The trend of higher profits and lower effective taxes has been gaining strength for years, but really picked up after the Great Recession temporarily depressed profits in 2009. The effective rate has been below 20 percent in three of the last five years. Before 2009, the rate had not been that low since 1931.
The statutory top corporate tax rate in the United States is 35 percent, and corporations have been vigorously lobbying to reduce that, saying it puts them at a competitive disadvantage against companies based in other countries, where rates are lower. But there are myriad tax credits, deductions and preferences available, particularly to multinational companies, and the result is that effective tax rates have fallen for many companies.
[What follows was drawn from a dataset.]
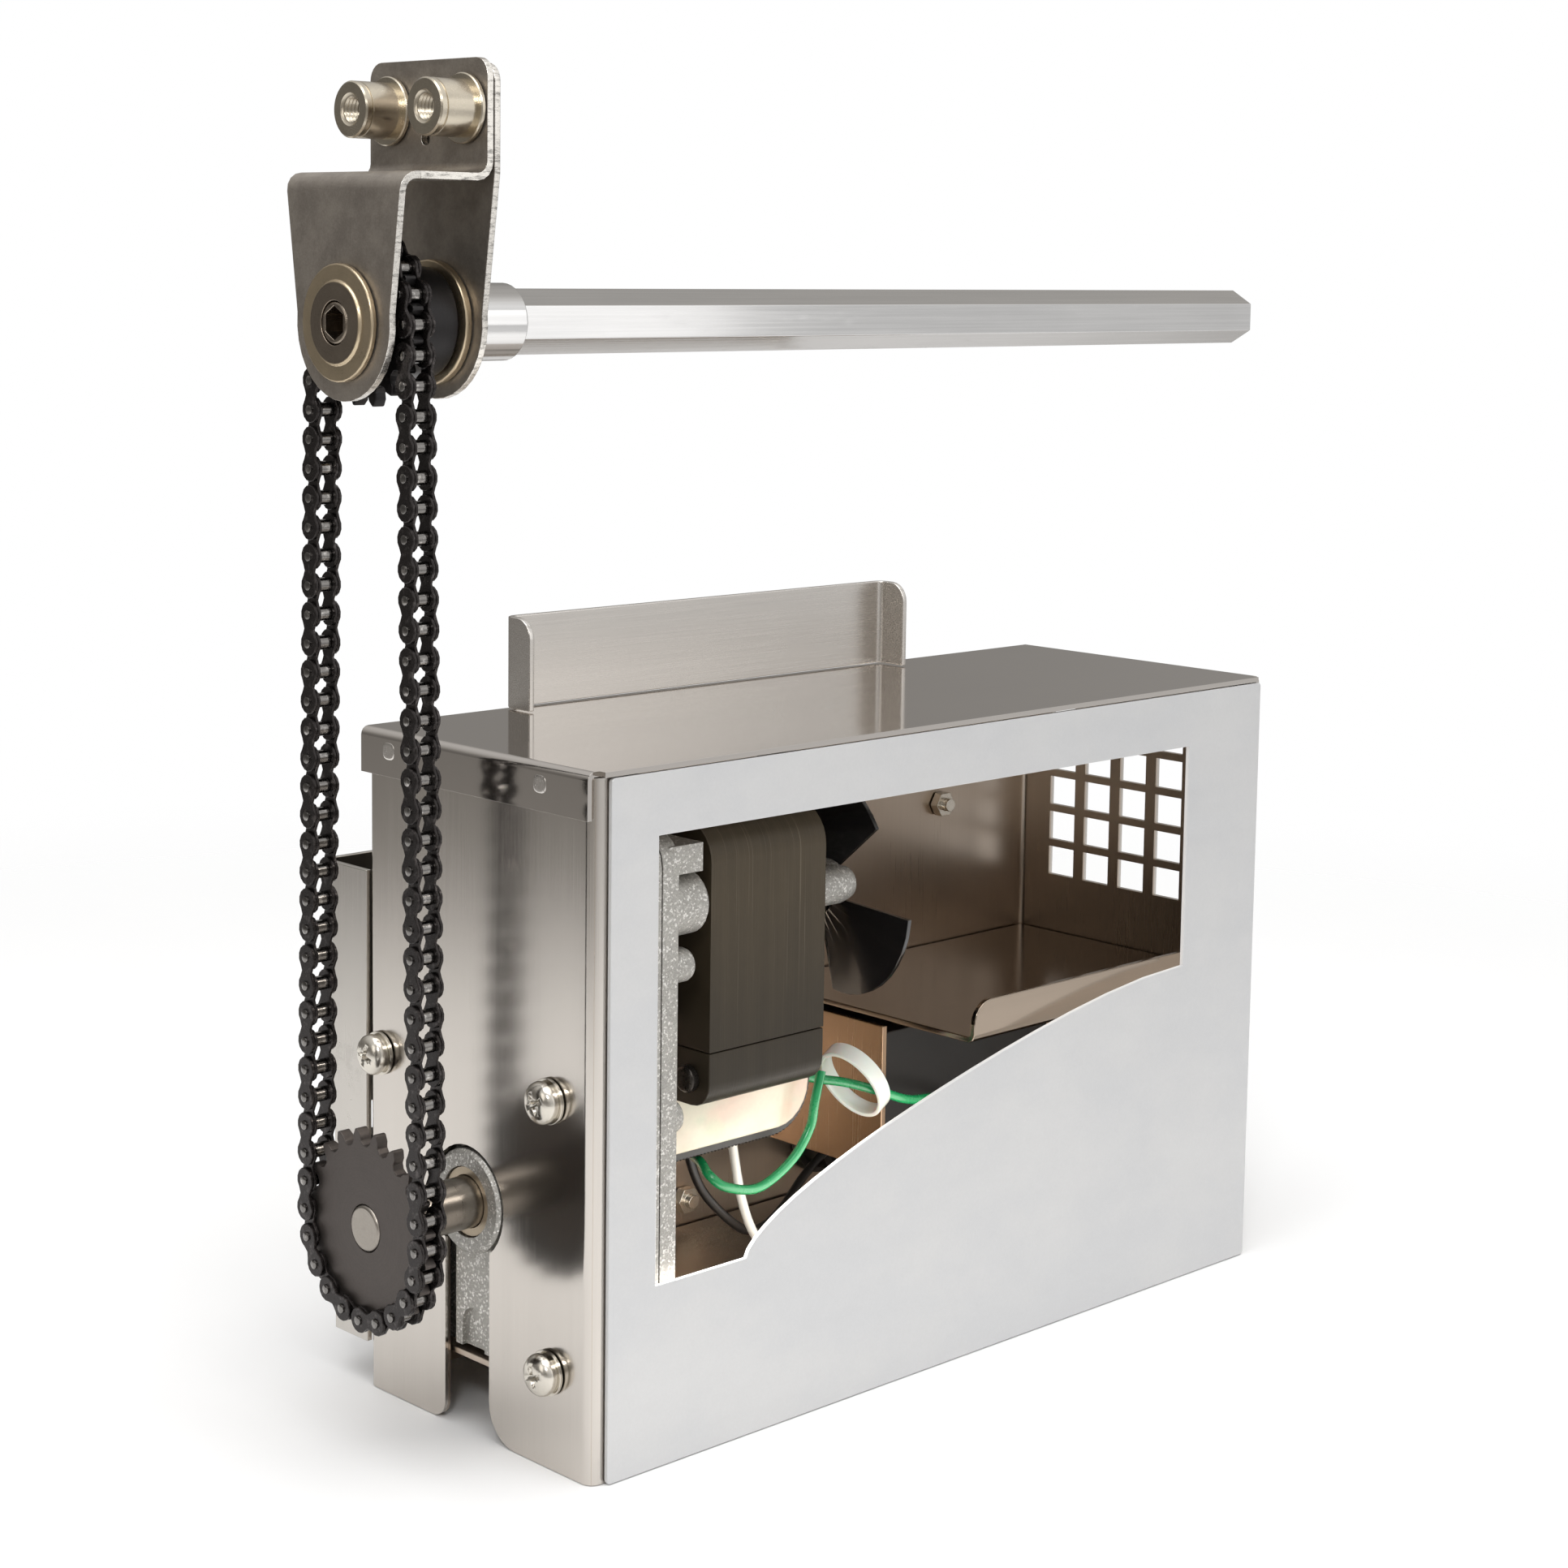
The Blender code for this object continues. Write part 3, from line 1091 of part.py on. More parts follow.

Republicans will not put the brakes on corporate inversions. They will not vote to raise the minimum wage. And they will never, ever acknowledge the impact of union bashing, which began with Ronald(6) Wilson(6) Reagan(6), on eroding the middle class, nor even on increasing income inequality. The correlation is unmistakable, the causal effect almost as obvious, the former illustrated below with a 2013 graph, whose information is from varied sources and which comes from The Huffington Post:
John Ellis Bush, whom Reihan Salaam realized "never really reckoned with the fact that America's economic woes began long before Barack Obama became president," is the media leader in the GOP presidential race. The dog-whistle leader is Scott Walker, the puppet "hired by Koch Industries to manage their midwest facility formerly known as the state of Wisconsin," who made his bones among Repubs and the mainstream media by vanquishing unions in his state. This is not the party of Dwight D. Eisenhower (who was probably to the left of today's Clinton-Obama Democratic Party). It also is not the party o conservatives such as Reihan Salaam and Ross Douthat, moored (however tenuously) to economic reality.